Again, each column of the matrix is where one basis vector lands after the transformation. The matrix just tells us the new destinations.
An m x n matrix represents a linear map from an n-dimensional space to an m-dimensional space. Column j is where the j-th basis vector gets sent.
A direct example from Axler
linear maps from $\mathbf{F}^n$ to $\mathbf{F}^m$
To generalize, let $m$ and $n$ be positive integers, let $A_{j,k} \in \mathbf{F}$ for each $j = 1, \ldots, m$ and each $k = 1, \ldots, n$, and define a linear map $T \in \mathcal{L}(\mathbf{F}^n, \mathbf{F}^m)$ by:
\[T(x_1, \ldots, x_n) = (A_{1,1}x_1 + \cdots + A_{1,n}x_n, \;\ldots\;, A_{m,1}x_1 + \cdots + A_{m,n}x_n)\]In fact, every linear map from $\mathbf{F}^n$ to $\mathbf{F}^m$ is of this form.
Another practical example: Neural Nets
In neural networks, a layer computes something like $y = \sigma(Wx + b)$, where $W$ is a weight matrix, $b$ is a bias, and $\sigma$ is an activation function (like ReLU). The $Wx$ part is a linear transform, the weight matrix $W$ (the transform) maps the input (vectors from space n) from one space to another, exactly as above.

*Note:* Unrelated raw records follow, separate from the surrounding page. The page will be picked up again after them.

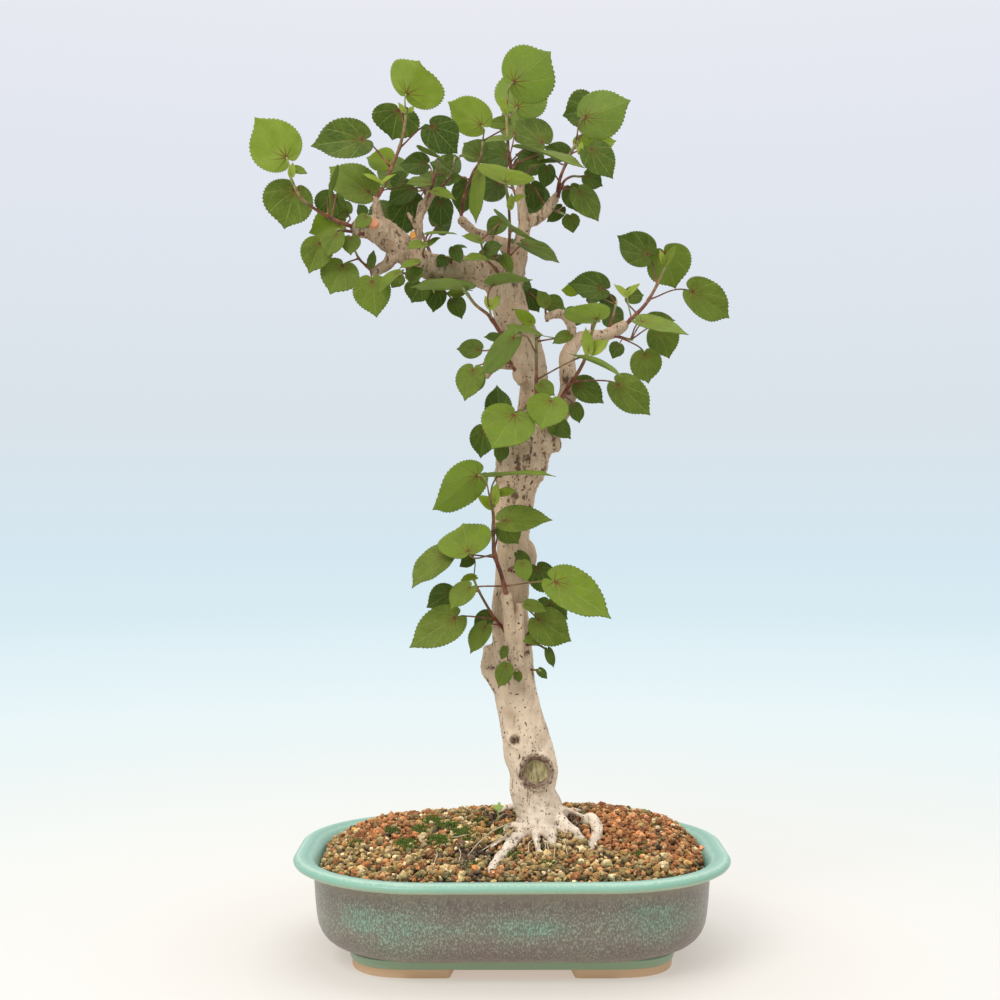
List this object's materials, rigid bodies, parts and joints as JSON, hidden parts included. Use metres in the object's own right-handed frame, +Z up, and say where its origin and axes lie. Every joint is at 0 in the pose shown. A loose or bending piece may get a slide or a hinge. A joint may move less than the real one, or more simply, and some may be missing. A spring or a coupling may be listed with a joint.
{
  "type": "sea hibiscus bonsai",
  "caption": "Tall leafy bonsai tree with a pale trunk and heart-shaped leaves, rooted in granular soil in a shallow glazed bowl on corner feet.",
  "frame": {"origin": "on the ground under the middle of the pot", "axes": "+Z up along the trunk, front of the tree towards -Y, pot's length along X"},
  "size_m": [0.3733, 0.2482, 0.6835],
  "materials": {
    "glaze": "glazed stoneware, speckled grey-brown body with a turquoise rim",
    "soil": "loose fired-clay grains, matt",
    "bark": "pale rough bark",
    "foliage": "soft green leaf, reddish stalks"
  },
  "bodies": {
    "root": {"pot": "glaze", "soil": "soil", "trunk": "bark", "shoot_left_end": "foliage", "shoot_left_end_low": "foliage", "shoot_left_low": "foliage", "shoot_up_left": "foliage", "shoot_mid_left": "foliage", "shoot_mid_left_rear": "foliage", "shoot_centre_left": "foliage", "shoot_centre_top": "foliage", "shoot_front_mid": "foliage", "shoot_front_mid_left": "foliage", "shoot_trunk_front": "foliage", "shoot_limb_under": "foliage", "shoot_limb_front_a": "foliage", "shoot_limb_front_b": "foliage", "shoot_limb_front_c": "foliage", "shoot_limb_end_front": "foliage", "shoot_top_right": "foliage", "shoot_top_right_low": "foliage", "shoot_top_right_under": "foliage", "shoot_right_end": "foliage", "shoot_right_low": "foliage", "shoot_right_mid": "foliage", "shoot_right_stub": "foliage", "shoot_fork_stem": "foliage", "shoot_front_right": "foliage", "shoot_front_left": "foliage", "shoot_trunk_left_low": "foliage", "shoot_trunk_right_low": "foliage", "shoot_lower_front": "foliage", "shoot_lower_left": "foliage", "shoot_lower_mid": "foliage", "shoot_lower_right": "foliage", "shoot_lower_right_sprig": "foliage", "shoot_right_sprig": "foliage", "shoot_front_sprig": "foliage", "shoot_front_sprig_low": "foliage", "shoot_back_top": "foliage", "shoot_back_left": "foliage", "shoot_back_mid": "foliage", "shoot_back_right": "foliage", "shoot_back_low": "foliage"}
  },
  "joints": []
}
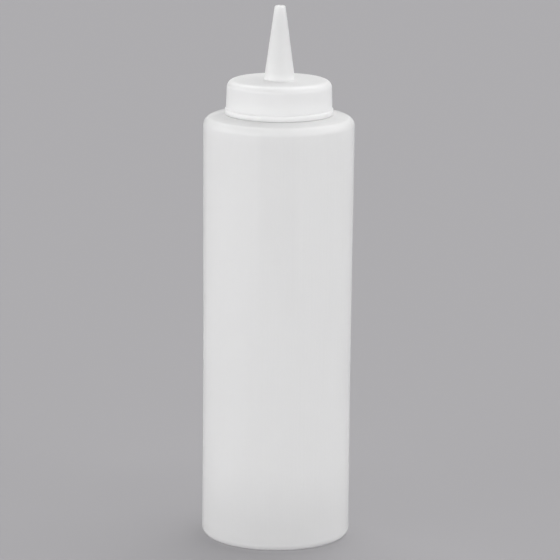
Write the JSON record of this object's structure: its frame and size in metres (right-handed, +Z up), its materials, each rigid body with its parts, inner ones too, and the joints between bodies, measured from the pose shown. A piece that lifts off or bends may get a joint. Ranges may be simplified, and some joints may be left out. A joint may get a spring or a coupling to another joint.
{
  "type": "squeeze bottle",
  "caption": "Tall round squeeze bottle of translucent soft plastic with a white screw cap that rises into a pointed pouring nozzle.",
  "frame": {"origin": "middle of the flat ring under the base, on the surface the bottle stands on", "axes": "+Z up along the bottle's axis towards the nozzle; -Y is the side towards the viewer"},
  "size_m": [0.057, 0.057, 0.2045],
  "materials": {
    "natural_plastic": "translucent natural plastic, satin, faintly cloudy",
    "white_plastic": "milky white plastic, semi-gloss"
  },
  "bodies": {
    "root": {"bottle": "natural_plastic", "cap": "white_plastic"}
  },
  "joints": []
}
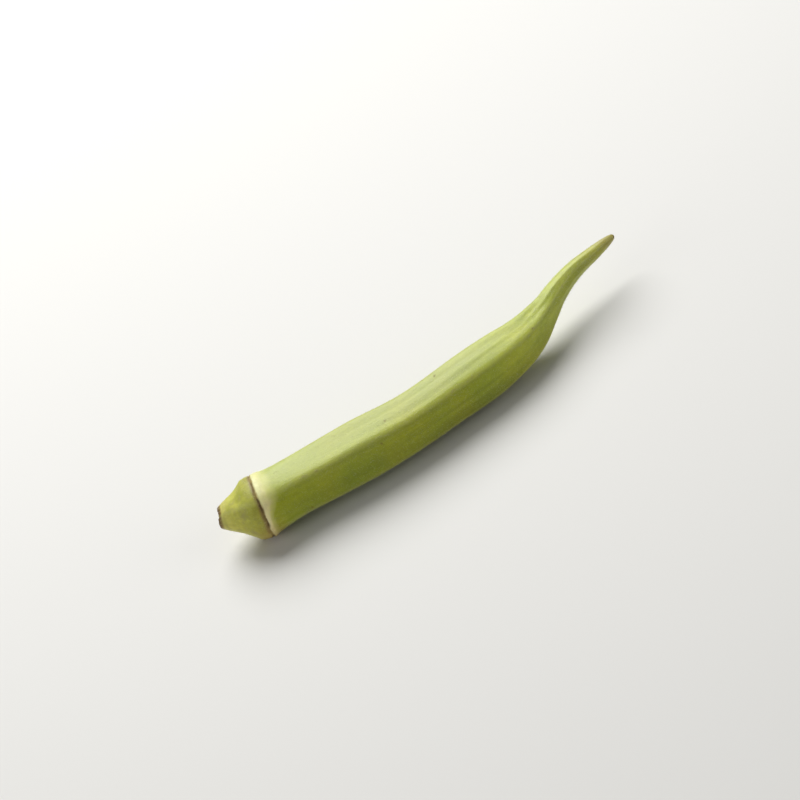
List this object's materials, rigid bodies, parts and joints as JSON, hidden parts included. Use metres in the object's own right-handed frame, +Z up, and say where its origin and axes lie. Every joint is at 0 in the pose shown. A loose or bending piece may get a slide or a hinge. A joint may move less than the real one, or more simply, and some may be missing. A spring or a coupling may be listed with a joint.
{
  "type": "okra pod",
  "caption": "Okra pod lying on its side: cut stalk, cone-shaped cap, collar ring, ribbed body and a bent, tapering beak.",
  "frame": {"origin": "on the surface that the pod lies on, under the middle of its box", "axes": "+X along the pod from the cut stalk to the beak's tip, +Y the way the beak bends, +Z up from the surface"},
  "size_m": [0.1418, 0.0316, 0.0192],
  "materials": {
    "okra_skin": "satin, finely haired plant skin"
  },
  "bodies": {
    "root": {"okra_pod": "okra_skin"}
  },
  "joints": []
}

The bias and activation function break linearity (otherwise stacking layers would collapse into a single linear map, and the network couldn’t learn anything interesting).
Null Space and Linear Independence
Say we want to figure out whether a list of vectors w1, w2, w3 is linearly independent.
By definition, the vectors are linearly independent if the only solution to:
a1*w1 + a2*w2 + a3*w3 = 0
is a1 = a2 = a3 = 0.
Now here is the trick: we can represent this set of vectors as a ‘linear transform’, and hence as a matrix. We construct a linear map T by placing w1, w2, w3 as the columns of a matrix. From what we know about matrices, this means:
T([a1, a2, a3]) = a1*w1 + a2*w2 + a3*w3
Looking at the right-hand side: that is exactly the linear combination from the independence definition!
So the question “are these vectors linearly independent?” becomes: **which inputs from the initial vector space does T send to the zero vector? Is it only the zero vector itself?
A linear map moves vectors from one space to another. The null space of T is the set of all inputs that get sent to zero:
null(T) = { v in V : T(v) = 0 }
If the null space is just {0} i.e., only the zero vector gets mapped to zero, then the only solution to our linear combination equation is the trivial one, and the vectors are linearly independent.
If the null space contains anything else (for example: some nonzero [a1, a2, a3] that T maps to zero) then we have found a nontrivial linear combination that equals zero, and the vectors are linearly dependent.
The list of vectors is not inherently a transform. We chose to build a transform from them because it reframes the independence question into a null space question, which is a standard technique.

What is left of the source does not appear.